Silicon fuzzes sometimes have the reputation of being jagged, harsh, or trashy, but at full guitar volume, the Lucky 13 has a warm, thick, germanium-like sound. Its single level control (which governs a simple, two-transistor circuit) goes from nada to woolly-bear beef at its extremes, but for my money there’s no reason to set it below 3 o’clock. The higher you set it, the more tonal variety, dynamics, and clean headroom you can conjure with your instrument’s volume knob—though different rigs can have surprisingly different results.

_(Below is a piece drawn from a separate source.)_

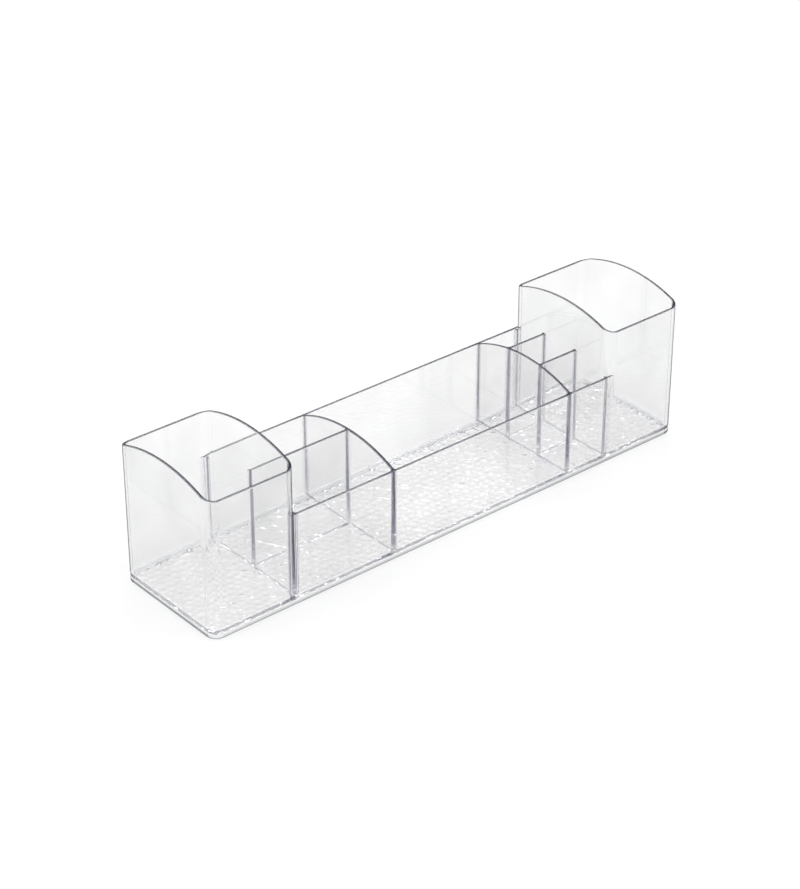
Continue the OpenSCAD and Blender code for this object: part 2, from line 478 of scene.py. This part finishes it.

’Buckers yielded a plethora of in-between tones that didn’t just vary in cleanness, but also in EQ profile.

For instance, with my Tele’s single-coils, lowered-volume sounds were more lo-fi, less varied, and considerably noisier. Meanwhile, driven by a baritone with Curtis Novak Widerange Jazzmaster humbuckers, the 13 churned out a deliciously smooth chocolate-destruction milkshake with the neck pickup at max, a chunky, slightly sweeter explosion with both pickups at max, and a velvet-fisted bruising with the bridge dimed. But these doom-friendly sounds were just occasional stopping points, as the ’buckers yielded a plethora of in-between tones that didn’t just vary in cleanness but also in EQ profile. With baritone volume near minimum, the tones were surprisingly clean, though also scooped and thin—but not quite Mosrite Fuzzrite-thin—yet more mids crept in as I increased guitar dBs. At mid volume, the ’buckers brought out wonderfully sensitive, even, and amp-like overdrive/crunch, and as I nudged volume further, the tones bloomed beautifully … until bursting into a filthy mushroom cloud at full throttle.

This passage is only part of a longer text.